=== Problem description ===
Return each line of the material verbatim.

=== Data provided ===
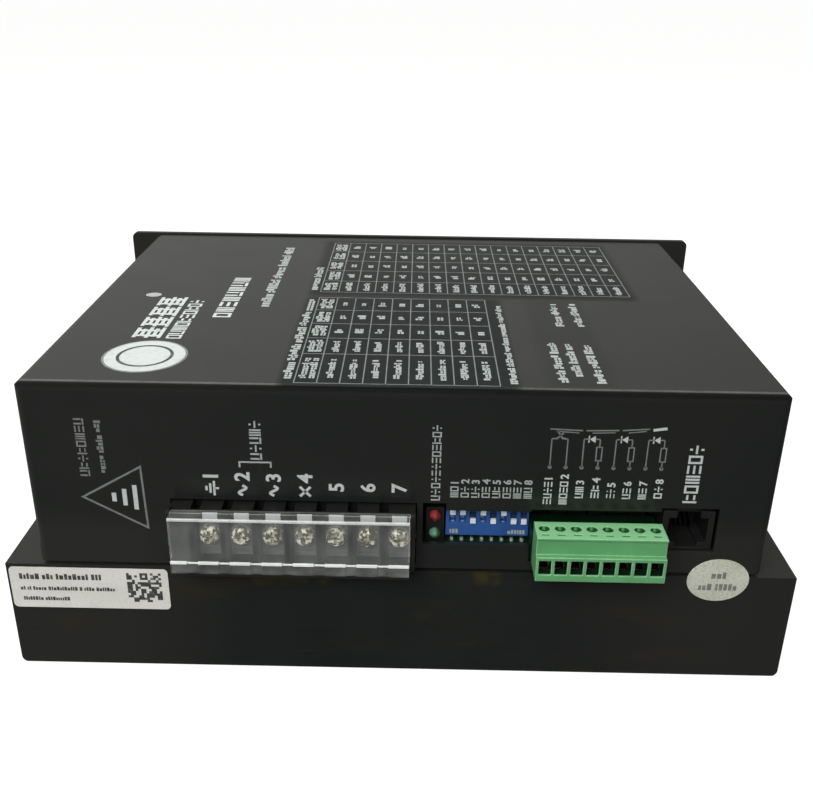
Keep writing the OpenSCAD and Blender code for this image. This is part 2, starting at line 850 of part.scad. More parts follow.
module header_pins() {
    half = 0.4;
    color(tin) at_front() for (x = plug_at) {
        block([x - half, x + half], [-1.8, header_pin_d + half], [header_pin_z - half, header_pin_z + half]);
        block([x - half, x + half], [header_pin_d - half, header_pin_d + half],
            [board_z - board_t - lead_below, header_pin_z]);
    }
}

module plug_housing() {
    rear = -2.5;
    cap_front = -10.1;
    band_front = -9.6;
    ledge_z = 42.9;
    cap_z = 47.1;
    hole_w = 3;
    hole_h = 3.9;
    color(plug_green) at_front() difference() {
        union() {
            translate([plug_x - plug_w / 2, 0, 0]) rotate([90, 0, 90]) linear_extrude(plug_w)
                polygon([[rear, plug_z0], [rear, plug_z1], [cap_front, plug_z1], [cap_front, cap_z],
                    [band_front, cap_z], [band_front, ledge_z], [-plug_proud, ledge_z],
                    [-plug_proud, plug_z0]]);
            block([33.35, 62.65], [rear - eps, 4.8], [38.1, 43.3]);
        }
        for (x = plug_at) {
            block([x - hole_w / 2, x + hole_w / 2], [-plug_proud - cut, -3.4],
                [wire_z - hole_h / 2, wire_z + hole_h / 2]);
            block([x - 1.45, x + 1.45], [-8.4, -3.3], [37.4, 43]);
            rod_z(x, clamp_d, [42.5, plug_z1 + cut], 1.3);
            block([x - 0.65, x + 0.65], [-3.5, 4.8 + cut], [header_pin_z - 0.65, header_pin_z + 0.65]);
            block([x - 0.95, x + 0.95], [-8.7, -8.1], [plug_z1 - 0.3, plug_z1 + cut]);
        }
    }
}

module plug_screws() {
    color(steel) at_front() for (x = plug_at) translate([x, clamp_d, 44.3]) difference() {
        union() {
            cylinder(h = 2.2, r = 1.2);
            translate([0, 0, -2.8]) cylinder(h = 2.8 + eps, r = 0.75);
        }
        translate([-1.5, -0.2, 1.5]) cube([3, 0.4, 1]);
    }
}

module plug_clamps() {
    color([0.78, 0.72, 0.5]) at_front() for (x = plug_at) difference() {
        block([x - 1.35, x + 1.35], [-8.1, -3.6], [37.6, 43]);
        block([x - 1.05, x + 1.05], [-8.1 - cut, -3.6 + cut], [38.2, 42.1]);
        rod_z(x, clamp_d, [42, 43 + cut], 0.8);
    }
}

// ---------------------------------------------------------------- modular jack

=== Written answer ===
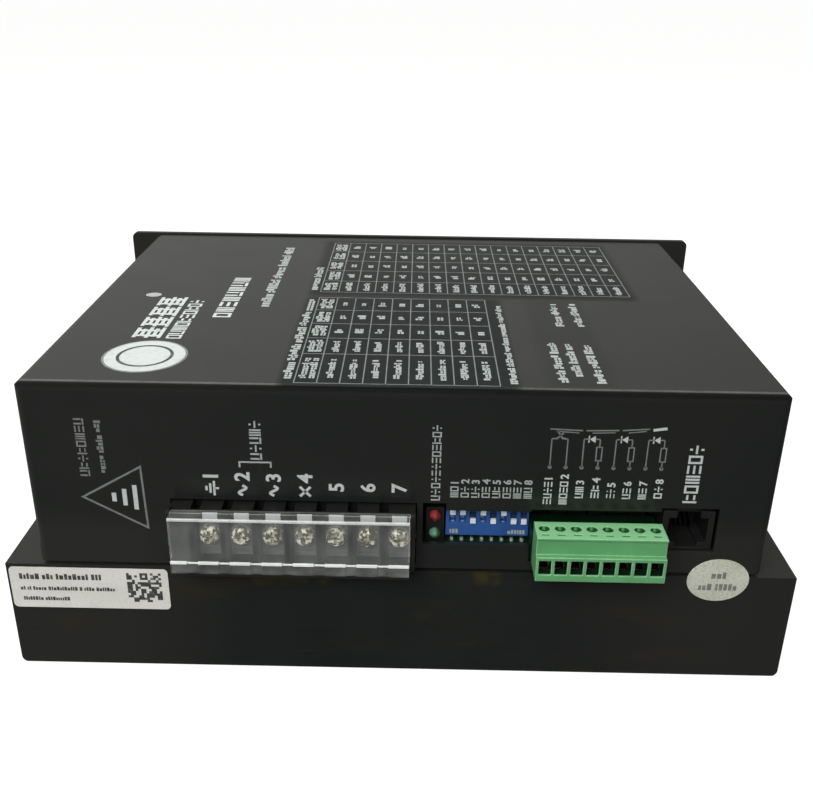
Keep writing the OpenSCAD and Blender code for this image. This is part 2, starting at line 850 of part.scad. More parts follow.
module header_pins() {
    half = 0.4;
    color(tin) at_front() for (x = plug_at) {
        block([x - half, x + half], [-1.8, header_pin_d + half], [header_pin_z - half, header_pin_z + half]);
        block([x - half, x + half], [header_pin_d - half, header_pin_d + half],
            [board_z - board_t - lead_below, header_pin_z]);
    }
}

module plug_housing() {
    rear = -2.5;
    cap_front = -10.1;
    band_front = -9.6;
    ledge_z = 42.9;
    cap_z = 47.1;
    hole_w = 3;
    hole_h = 3.9;
    color(plug_green) at_front() difference() {
        union() {
            translate([plug_x - plug_w / 2, 0, 0]) rotate([90, 0, 90]) linear_extrude(plug_w)
                polygon([[rear, plug_z0], [rear, plug_z1], [cap_front, plug_z1], [cap_front, cap_z],
                    [band_front, cap_z], [band_front, ledge_z], [-plug_proud, ledge_z],
                    [-plug_proud, plug_z0]]);
            block([33.35, 62.65], [rear - eps, 4.8], [38.1, 43.3]);
        }
        for (x = plug_at) {
            block([x - hole_w / 2, x + hole_w / 2], [-plug_proud - cut, -3.4],
                [wire_z - hole_h / 2, wire_z + hole_h / 2]);
            block([x - 1.45, x + 1.45], [-8.4, -3.3], [37.4, 43]);
            rod_z(x, clamp_d, [42.5, plug_z1 + cut], 1.3);
            block([x - 0.65, x + 0.65], [-3.5, 4.8 + cut], [header_pin_z - 0.65, header_pin_z + 0.65]);
            block([x - 0.95, x + 0.95], [-8.7, -8.1], [plug_z1 - 0.3, plug_z1 + cut]);
        }
    }
}

module plug_screws() {
    color(steel) at_front() for (x = plug_at) translate([x, clamp_d, 44.3]) difference() {
        union() {
            cylinder(h = 2.2, r = 1.2);
            translate([0, 0, -2.8]) cylinder(h = 2.8 + eps, r = 0.75);
        }
        translate([-1.5, -0.2, 1.5]) cube([3, 0.4, 1]);
    }
}

module plug_clamps() {
    color([0.78, 0.72, 0.5]) at_front() for (x = plug_at) difference() {
        block([x - 1.35, x + 1.35], [-8.1, -3.6], [37.6, 43]);
        block([x - 1.05, x + 1.05], [-8.1 - cut, -3.6 + cut], [38.2, 42.1]);
        rod_z(x, clamp_d, [42, 43 + cut], 0.8);
    }
}

// ---------------------------------------------------------------- modular jack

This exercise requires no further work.